**Records supplied**
· · · · ·

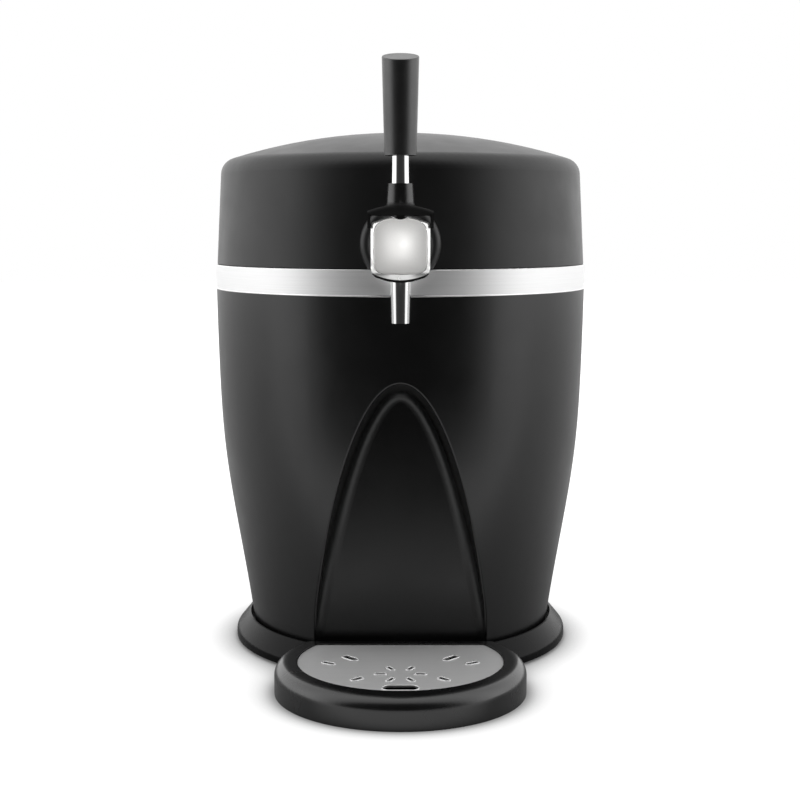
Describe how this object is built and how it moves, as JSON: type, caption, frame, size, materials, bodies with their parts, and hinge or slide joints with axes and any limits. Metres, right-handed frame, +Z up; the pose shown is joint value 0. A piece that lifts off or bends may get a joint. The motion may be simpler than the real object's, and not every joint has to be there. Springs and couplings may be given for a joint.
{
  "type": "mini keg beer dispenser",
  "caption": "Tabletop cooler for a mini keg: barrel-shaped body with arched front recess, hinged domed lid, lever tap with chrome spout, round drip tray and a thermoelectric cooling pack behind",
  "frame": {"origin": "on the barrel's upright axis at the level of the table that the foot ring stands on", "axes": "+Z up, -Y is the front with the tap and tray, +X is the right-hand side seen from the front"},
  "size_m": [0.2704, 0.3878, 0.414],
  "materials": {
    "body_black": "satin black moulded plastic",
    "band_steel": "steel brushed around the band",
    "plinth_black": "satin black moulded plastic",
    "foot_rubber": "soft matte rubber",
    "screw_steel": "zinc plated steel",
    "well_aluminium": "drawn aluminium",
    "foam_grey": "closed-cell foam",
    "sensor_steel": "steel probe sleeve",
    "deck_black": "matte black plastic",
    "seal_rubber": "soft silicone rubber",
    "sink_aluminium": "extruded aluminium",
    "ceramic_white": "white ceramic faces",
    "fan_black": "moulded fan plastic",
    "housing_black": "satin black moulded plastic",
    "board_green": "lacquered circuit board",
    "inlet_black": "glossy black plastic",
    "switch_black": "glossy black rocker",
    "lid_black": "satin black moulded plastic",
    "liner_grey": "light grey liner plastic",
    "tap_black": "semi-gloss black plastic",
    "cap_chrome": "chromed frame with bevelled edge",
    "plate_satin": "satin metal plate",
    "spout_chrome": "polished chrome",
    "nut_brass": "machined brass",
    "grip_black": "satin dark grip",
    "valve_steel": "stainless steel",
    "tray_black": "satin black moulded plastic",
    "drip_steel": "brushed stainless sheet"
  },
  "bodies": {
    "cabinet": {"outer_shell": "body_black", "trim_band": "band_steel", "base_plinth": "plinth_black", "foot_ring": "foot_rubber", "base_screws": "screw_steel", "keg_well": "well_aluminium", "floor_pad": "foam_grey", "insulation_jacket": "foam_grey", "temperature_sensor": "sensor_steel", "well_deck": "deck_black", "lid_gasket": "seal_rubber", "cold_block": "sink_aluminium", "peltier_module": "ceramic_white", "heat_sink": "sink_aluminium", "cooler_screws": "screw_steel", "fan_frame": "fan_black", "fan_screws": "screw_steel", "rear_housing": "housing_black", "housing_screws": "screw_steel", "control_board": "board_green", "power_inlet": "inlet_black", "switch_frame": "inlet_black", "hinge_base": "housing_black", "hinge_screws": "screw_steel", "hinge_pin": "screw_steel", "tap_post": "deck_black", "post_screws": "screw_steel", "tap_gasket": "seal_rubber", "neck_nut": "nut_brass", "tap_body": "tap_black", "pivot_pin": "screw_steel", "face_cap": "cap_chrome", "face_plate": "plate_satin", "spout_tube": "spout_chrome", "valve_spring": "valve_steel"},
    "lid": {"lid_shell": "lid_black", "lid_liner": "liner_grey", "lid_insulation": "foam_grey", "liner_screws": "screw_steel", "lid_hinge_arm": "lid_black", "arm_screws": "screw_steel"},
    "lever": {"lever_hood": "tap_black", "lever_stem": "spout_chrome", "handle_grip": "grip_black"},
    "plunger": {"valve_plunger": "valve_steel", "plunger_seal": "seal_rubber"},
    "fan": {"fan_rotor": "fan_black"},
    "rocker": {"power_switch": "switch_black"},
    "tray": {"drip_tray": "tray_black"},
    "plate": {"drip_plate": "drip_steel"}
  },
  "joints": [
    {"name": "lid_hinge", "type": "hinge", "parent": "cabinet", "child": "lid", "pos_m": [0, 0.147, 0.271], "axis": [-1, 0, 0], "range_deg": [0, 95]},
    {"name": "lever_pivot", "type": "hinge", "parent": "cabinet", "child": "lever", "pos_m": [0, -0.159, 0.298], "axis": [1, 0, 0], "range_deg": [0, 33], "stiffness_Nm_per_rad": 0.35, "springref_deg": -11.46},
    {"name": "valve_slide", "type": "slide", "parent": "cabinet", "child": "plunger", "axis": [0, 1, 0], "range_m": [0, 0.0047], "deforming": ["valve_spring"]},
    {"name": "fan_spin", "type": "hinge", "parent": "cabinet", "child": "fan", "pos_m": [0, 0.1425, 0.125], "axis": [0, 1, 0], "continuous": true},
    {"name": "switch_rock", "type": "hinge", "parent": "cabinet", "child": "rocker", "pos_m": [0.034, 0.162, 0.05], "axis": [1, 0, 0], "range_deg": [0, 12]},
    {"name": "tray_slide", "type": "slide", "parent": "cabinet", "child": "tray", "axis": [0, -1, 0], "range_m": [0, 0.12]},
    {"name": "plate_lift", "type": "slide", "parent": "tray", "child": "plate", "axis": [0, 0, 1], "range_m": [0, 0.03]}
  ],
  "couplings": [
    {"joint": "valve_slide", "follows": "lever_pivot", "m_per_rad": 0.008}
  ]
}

· · · · ·

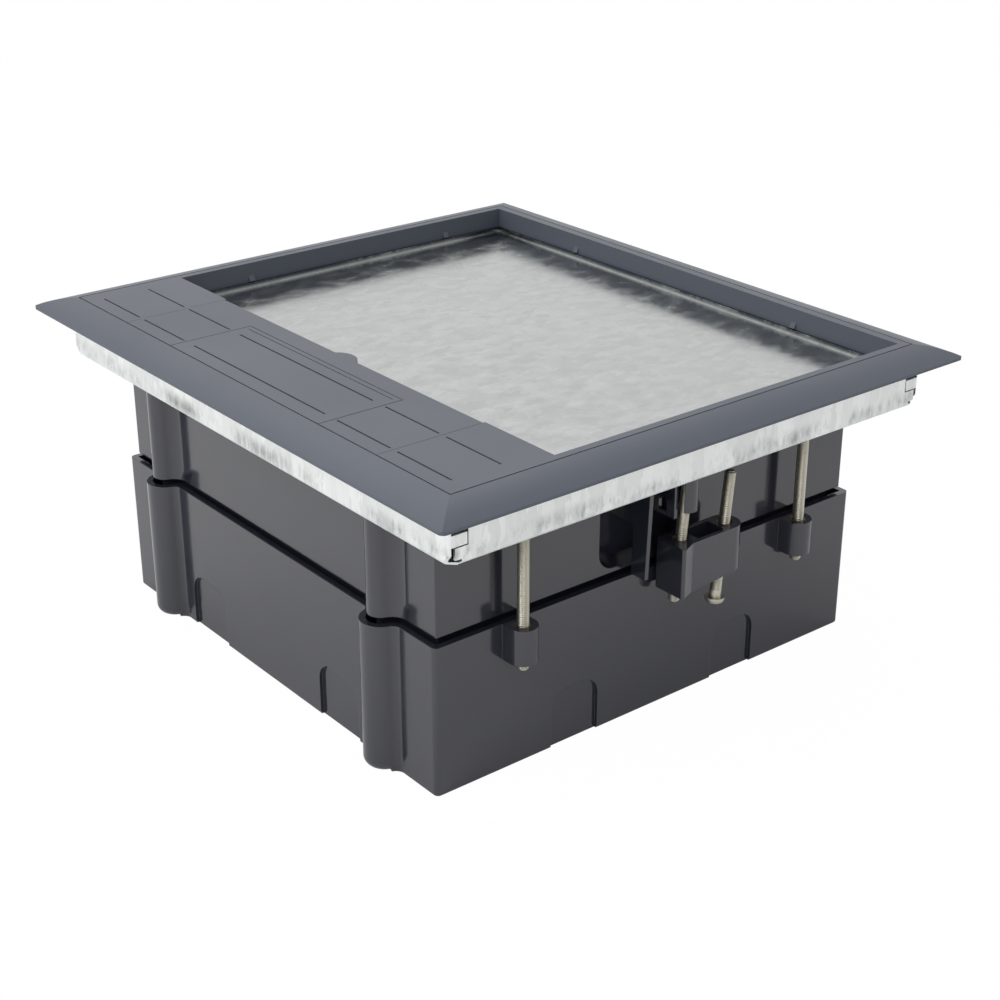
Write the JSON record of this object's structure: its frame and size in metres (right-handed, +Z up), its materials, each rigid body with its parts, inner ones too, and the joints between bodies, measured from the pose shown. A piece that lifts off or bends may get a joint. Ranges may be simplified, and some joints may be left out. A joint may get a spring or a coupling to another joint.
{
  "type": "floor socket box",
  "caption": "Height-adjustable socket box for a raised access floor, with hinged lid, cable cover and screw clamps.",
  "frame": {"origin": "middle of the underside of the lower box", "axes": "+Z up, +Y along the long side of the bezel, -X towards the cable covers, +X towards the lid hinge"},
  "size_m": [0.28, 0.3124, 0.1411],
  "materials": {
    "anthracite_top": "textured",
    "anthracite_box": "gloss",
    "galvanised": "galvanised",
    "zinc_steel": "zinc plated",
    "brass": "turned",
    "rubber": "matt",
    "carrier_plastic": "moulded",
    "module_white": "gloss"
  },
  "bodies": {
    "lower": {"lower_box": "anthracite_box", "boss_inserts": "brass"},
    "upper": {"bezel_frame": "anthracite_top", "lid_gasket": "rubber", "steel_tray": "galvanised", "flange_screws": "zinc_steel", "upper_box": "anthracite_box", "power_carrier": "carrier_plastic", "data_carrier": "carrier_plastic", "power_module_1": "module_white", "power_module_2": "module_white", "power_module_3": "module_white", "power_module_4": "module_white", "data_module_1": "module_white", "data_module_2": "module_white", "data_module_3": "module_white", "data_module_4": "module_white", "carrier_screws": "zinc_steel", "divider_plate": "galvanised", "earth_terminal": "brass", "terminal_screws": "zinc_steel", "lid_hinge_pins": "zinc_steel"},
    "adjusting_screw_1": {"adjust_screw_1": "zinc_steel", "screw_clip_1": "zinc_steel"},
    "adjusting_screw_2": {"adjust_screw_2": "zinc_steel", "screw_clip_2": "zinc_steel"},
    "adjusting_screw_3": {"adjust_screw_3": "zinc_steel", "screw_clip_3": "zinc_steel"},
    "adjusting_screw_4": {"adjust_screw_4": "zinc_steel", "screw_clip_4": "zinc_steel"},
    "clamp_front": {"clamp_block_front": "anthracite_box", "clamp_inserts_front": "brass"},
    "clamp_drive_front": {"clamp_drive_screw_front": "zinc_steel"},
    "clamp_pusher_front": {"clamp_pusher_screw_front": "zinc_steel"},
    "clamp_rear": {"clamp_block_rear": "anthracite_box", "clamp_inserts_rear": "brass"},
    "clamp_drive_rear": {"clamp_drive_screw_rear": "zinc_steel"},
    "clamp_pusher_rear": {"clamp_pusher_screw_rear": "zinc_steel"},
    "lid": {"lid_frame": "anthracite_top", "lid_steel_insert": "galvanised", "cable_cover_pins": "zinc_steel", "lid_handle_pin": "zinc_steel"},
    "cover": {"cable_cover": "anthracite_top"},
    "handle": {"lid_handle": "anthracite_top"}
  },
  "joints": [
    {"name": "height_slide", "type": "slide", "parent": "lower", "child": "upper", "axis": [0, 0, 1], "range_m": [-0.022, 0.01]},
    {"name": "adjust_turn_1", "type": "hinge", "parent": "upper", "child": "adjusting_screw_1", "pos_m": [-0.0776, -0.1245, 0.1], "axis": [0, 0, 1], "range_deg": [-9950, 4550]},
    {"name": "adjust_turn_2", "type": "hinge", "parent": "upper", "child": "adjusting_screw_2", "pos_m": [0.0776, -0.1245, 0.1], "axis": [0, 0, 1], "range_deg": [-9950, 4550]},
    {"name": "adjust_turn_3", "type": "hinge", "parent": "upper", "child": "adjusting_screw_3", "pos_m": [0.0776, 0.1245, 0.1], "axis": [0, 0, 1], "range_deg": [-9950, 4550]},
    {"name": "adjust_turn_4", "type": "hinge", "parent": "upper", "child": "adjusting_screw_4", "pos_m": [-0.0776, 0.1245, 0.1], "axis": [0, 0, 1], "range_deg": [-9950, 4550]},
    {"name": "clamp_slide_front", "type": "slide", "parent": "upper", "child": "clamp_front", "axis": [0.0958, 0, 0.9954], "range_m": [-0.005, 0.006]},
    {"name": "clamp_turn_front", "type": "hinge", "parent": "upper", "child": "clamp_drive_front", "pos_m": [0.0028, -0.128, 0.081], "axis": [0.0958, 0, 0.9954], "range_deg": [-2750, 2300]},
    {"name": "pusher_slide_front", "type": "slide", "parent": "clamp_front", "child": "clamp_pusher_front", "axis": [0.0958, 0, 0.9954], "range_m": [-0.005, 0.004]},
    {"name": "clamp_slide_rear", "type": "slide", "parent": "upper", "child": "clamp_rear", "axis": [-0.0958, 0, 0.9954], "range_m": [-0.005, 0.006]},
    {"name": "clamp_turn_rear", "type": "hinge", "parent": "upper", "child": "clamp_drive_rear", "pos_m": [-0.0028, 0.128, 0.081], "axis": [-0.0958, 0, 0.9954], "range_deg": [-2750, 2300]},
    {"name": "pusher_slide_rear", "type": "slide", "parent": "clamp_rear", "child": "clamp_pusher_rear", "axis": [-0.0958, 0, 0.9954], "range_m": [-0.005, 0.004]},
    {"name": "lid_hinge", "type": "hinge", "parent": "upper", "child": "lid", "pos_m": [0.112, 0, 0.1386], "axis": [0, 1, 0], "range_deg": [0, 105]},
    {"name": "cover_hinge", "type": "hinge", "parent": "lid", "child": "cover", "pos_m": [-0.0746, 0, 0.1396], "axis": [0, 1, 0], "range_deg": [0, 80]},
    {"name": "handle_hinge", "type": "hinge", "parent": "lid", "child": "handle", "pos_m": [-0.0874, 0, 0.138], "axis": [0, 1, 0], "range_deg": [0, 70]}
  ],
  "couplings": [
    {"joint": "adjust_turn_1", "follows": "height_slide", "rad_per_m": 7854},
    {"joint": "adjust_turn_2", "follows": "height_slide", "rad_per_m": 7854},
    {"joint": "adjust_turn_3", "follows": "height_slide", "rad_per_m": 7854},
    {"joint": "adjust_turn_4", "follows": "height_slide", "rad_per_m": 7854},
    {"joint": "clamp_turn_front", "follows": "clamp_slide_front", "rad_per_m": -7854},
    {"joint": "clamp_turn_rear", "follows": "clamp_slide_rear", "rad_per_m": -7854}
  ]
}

· · · · ·

**To do**
Where does the word "bends" appear in the listing? List each line that holds it.

**The response**
Describe how this object is built and how it moves, as JSON: type, caption, frame, size, materials, bodies with their parts, and hinge or slide joints with axes and any limits. Metres, right-handed frame, +Z up; the pose shown is joint value 0. A piece that lifts off or bends may get a joint. The motion may be simpler than the real object's, and not every joint has to be there. Springs and couplings may be given for a joint.
Write the JSON record of this object's structure: its frame and size in metres (right-handed, +Z up), its materials, each rigid body with its parts, inner ones too, and the joints between bodies, measured from the pose shown. A piece that lifts off or bends may get a joint. Ranges may be simplified, and some joints may be left out. A joint may get a spring or a coupling to another joint.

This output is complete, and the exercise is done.